WORK REQUIRED: Quote exactly the lines between the line containing "add('light_bar', lightBar(), whitePlastic);" and the line containing "bpy.context.scene.collection.objects.link(empty)", counting those two lines as part of the range. Leave the rest out.

DATA EXCERPT:
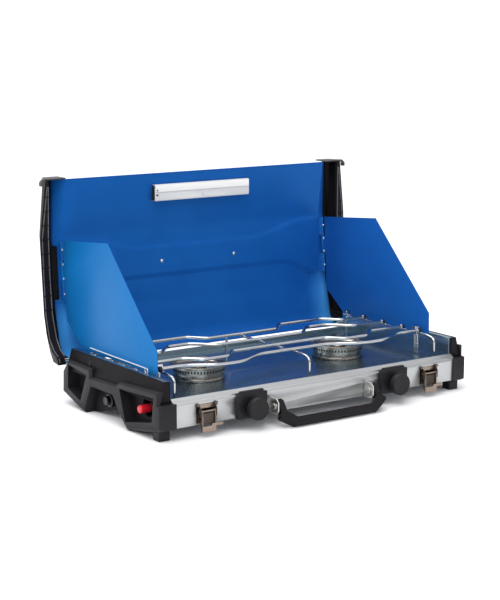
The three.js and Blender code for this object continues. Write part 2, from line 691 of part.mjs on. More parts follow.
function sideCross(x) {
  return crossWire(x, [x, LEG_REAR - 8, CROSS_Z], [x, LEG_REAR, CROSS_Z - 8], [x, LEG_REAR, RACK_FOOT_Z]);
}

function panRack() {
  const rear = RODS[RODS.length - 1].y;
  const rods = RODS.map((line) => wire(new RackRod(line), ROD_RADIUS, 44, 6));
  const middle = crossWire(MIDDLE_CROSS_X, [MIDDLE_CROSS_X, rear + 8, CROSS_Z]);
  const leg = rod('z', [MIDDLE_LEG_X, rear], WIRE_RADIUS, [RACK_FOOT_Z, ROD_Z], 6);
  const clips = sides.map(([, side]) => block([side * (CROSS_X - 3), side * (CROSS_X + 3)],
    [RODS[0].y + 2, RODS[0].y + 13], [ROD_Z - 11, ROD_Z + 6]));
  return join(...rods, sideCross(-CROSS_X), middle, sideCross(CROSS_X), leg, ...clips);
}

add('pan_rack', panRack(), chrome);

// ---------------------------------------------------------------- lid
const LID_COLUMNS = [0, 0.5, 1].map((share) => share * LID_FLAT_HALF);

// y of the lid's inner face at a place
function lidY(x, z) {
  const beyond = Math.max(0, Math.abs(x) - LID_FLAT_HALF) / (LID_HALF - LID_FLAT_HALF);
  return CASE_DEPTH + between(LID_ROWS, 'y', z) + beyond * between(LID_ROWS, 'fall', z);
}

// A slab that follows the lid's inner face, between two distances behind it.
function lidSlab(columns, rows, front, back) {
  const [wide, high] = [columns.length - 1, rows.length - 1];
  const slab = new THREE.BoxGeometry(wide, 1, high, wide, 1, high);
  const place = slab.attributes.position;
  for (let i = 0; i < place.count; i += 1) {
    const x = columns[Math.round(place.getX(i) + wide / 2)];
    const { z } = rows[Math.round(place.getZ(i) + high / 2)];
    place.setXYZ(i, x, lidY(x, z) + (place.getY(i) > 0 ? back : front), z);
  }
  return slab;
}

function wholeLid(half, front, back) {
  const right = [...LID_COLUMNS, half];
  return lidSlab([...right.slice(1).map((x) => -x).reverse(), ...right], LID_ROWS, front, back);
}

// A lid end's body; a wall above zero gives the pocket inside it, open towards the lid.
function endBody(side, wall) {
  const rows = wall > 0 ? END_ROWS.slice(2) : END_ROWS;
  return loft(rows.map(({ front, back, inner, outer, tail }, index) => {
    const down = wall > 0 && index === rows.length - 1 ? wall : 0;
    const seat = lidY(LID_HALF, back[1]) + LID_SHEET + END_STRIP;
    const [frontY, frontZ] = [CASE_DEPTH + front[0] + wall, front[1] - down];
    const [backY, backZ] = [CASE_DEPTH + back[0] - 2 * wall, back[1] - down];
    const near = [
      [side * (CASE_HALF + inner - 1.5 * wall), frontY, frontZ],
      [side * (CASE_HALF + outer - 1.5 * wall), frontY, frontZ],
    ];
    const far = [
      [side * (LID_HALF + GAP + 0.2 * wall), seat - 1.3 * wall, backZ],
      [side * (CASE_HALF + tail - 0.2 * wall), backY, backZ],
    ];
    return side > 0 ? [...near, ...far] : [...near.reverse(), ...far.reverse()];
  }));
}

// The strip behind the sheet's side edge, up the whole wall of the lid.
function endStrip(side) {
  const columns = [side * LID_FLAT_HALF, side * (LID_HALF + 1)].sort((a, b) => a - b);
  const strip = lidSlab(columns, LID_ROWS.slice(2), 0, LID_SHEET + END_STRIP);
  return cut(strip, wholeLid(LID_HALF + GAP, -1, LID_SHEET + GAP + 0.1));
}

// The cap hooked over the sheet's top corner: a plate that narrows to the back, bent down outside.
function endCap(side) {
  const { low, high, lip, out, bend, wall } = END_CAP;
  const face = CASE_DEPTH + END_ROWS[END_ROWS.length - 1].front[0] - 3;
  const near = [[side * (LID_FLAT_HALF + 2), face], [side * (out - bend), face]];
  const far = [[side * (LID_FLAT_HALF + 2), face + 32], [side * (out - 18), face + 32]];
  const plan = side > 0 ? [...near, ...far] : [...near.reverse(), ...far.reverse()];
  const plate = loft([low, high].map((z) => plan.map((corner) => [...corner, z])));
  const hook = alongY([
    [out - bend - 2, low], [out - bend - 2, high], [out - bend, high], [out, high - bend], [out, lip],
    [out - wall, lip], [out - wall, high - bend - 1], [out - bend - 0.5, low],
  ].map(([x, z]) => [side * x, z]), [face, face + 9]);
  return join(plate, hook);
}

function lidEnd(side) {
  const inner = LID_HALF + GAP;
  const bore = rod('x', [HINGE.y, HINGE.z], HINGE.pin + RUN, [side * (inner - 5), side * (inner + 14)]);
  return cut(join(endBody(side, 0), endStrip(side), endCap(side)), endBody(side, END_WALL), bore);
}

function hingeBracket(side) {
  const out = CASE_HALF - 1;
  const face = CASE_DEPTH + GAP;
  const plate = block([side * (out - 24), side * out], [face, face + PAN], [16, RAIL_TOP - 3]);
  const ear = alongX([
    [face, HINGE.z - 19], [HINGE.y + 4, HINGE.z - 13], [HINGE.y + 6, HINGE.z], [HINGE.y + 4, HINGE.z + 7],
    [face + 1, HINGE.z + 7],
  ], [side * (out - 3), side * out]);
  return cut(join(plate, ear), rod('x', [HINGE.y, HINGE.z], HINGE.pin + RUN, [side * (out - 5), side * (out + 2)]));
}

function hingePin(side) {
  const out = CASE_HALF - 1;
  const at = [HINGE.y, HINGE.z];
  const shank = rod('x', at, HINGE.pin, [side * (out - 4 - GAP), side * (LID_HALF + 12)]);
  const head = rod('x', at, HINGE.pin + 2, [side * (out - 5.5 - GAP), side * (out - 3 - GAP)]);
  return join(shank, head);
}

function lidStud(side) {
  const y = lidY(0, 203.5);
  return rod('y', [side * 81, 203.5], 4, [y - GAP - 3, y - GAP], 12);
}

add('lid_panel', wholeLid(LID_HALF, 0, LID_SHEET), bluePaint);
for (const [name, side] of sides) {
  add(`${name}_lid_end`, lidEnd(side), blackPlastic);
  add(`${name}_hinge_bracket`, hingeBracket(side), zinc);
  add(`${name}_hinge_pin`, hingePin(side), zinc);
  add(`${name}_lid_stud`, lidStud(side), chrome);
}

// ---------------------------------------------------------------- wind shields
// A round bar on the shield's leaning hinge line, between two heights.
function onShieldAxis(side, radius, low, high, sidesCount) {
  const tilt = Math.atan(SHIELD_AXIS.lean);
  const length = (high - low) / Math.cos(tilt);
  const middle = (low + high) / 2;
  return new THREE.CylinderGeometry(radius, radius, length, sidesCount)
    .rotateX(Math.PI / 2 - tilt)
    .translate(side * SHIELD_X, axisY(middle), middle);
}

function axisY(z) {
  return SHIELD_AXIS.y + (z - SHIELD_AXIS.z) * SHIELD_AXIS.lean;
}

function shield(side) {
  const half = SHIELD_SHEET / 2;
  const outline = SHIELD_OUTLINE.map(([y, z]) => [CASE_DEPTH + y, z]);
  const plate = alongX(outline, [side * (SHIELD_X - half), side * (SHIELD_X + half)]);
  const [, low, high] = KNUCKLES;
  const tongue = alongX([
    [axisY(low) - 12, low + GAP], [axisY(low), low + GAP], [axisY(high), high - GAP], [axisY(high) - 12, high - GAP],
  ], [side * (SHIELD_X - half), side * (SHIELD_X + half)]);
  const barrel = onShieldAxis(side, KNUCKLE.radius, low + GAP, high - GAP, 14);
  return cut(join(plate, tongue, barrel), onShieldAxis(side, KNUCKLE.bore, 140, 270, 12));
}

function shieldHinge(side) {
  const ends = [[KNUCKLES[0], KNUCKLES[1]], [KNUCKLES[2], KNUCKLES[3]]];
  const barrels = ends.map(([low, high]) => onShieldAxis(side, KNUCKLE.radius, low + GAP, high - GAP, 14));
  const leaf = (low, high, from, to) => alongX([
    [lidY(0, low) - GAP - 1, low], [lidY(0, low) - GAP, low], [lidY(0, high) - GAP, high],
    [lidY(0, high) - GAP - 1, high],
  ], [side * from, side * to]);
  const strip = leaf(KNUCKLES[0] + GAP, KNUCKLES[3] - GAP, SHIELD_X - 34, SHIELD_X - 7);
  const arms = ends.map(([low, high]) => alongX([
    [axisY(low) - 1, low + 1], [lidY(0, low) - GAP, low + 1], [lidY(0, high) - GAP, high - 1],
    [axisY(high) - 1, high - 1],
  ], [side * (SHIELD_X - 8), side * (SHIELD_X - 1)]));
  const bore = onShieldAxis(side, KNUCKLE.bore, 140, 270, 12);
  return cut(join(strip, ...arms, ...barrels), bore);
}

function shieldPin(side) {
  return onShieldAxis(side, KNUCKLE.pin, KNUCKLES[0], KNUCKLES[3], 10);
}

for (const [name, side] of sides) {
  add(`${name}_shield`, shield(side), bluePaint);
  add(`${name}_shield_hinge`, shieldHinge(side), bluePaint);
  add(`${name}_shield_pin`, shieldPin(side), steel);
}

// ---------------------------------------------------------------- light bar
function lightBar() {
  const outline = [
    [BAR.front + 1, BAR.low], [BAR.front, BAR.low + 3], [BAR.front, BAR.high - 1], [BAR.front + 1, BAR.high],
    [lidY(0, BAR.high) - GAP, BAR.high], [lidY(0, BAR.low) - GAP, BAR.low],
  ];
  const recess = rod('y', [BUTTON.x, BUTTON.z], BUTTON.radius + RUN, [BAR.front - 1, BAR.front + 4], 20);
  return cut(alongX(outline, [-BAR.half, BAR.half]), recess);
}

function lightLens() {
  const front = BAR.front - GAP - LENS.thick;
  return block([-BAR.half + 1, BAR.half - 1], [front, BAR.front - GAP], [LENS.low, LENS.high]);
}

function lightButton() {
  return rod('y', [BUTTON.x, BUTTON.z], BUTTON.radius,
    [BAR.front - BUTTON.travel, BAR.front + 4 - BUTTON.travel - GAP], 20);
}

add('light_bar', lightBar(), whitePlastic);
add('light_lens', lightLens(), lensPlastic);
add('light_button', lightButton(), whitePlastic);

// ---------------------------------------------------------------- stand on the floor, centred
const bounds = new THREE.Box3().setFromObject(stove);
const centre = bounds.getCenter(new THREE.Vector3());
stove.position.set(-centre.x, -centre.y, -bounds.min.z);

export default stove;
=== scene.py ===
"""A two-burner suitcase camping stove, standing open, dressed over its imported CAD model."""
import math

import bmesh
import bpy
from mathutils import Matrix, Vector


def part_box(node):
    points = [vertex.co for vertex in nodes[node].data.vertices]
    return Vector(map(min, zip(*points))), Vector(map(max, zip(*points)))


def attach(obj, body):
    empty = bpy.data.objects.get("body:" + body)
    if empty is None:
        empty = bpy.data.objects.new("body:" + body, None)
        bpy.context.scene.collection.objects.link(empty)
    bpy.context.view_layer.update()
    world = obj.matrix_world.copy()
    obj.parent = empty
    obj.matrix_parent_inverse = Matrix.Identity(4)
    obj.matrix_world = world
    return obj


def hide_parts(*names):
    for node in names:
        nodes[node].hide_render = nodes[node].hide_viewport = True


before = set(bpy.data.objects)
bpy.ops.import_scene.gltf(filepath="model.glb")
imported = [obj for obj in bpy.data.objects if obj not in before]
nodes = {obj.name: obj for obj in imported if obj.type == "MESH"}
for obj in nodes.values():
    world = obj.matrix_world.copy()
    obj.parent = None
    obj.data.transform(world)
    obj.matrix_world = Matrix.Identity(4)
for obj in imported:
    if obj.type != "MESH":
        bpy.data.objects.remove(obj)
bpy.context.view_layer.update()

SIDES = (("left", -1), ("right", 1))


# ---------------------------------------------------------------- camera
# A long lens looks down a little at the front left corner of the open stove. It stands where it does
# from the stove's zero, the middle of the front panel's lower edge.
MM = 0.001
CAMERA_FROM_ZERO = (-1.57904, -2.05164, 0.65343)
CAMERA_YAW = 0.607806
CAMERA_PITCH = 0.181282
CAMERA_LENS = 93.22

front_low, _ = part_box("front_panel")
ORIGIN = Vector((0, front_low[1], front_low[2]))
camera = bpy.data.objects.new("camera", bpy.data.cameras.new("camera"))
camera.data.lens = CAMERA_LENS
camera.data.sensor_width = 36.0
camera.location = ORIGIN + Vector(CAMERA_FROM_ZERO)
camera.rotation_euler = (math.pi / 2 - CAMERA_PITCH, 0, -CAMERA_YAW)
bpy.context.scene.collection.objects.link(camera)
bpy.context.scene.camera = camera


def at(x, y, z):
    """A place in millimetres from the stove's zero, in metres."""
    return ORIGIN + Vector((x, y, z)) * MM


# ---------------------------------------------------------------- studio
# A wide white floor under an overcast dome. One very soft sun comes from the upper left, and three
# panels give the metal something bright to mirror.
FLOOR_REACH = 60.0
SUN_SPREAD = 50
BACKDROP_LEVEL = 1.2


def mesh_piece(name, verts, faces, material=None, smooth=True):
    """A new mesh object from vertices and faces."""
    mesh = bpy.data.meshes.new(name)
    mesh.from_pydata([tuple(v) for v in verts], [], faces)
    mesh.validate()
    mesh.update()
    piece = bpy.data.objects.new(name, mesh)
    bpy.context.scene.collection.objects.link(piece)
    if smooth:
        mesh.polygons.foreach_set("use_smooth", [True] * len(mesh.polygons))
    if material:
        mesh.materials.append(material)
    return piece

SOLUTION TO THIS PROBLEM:
add('light_bar', lightBar(), whitePlastic);
add('light_lens', lightLens(), lensPlastic);
add('light_button', lightButton(), whitePlastic);

// ---------------------------------------------------------------- stand on the floor, centred
const bounds = new THREE.Box3().setFromObject(stove);
const centre = bounds.getCenter(new THREE.Vector3());
stove.position.set(-centre.x, -centre.y, -bounds.min.z);

export default stove;
=== scene.py ===
"""A two-burner suitcase camping stove, standing open, dressed over its imported CAD model."""
import math

import bmesh
import bpy
from mathutils import Matrix, Vector


def part_box(node):
    points = [vertex.co for vertex in nodes[node].data.vertices]
    return Vector(map(min, zip(*points))), Vector(map(max, zip(*points)))


def attach(obj, body):
    empty = bpy.data.objects.get("body:" + body)
    if empty is None:
        empty = bpy.data.objects.new("body:" + body, None)
        bpy.context.scene.collection.objects.link(empty)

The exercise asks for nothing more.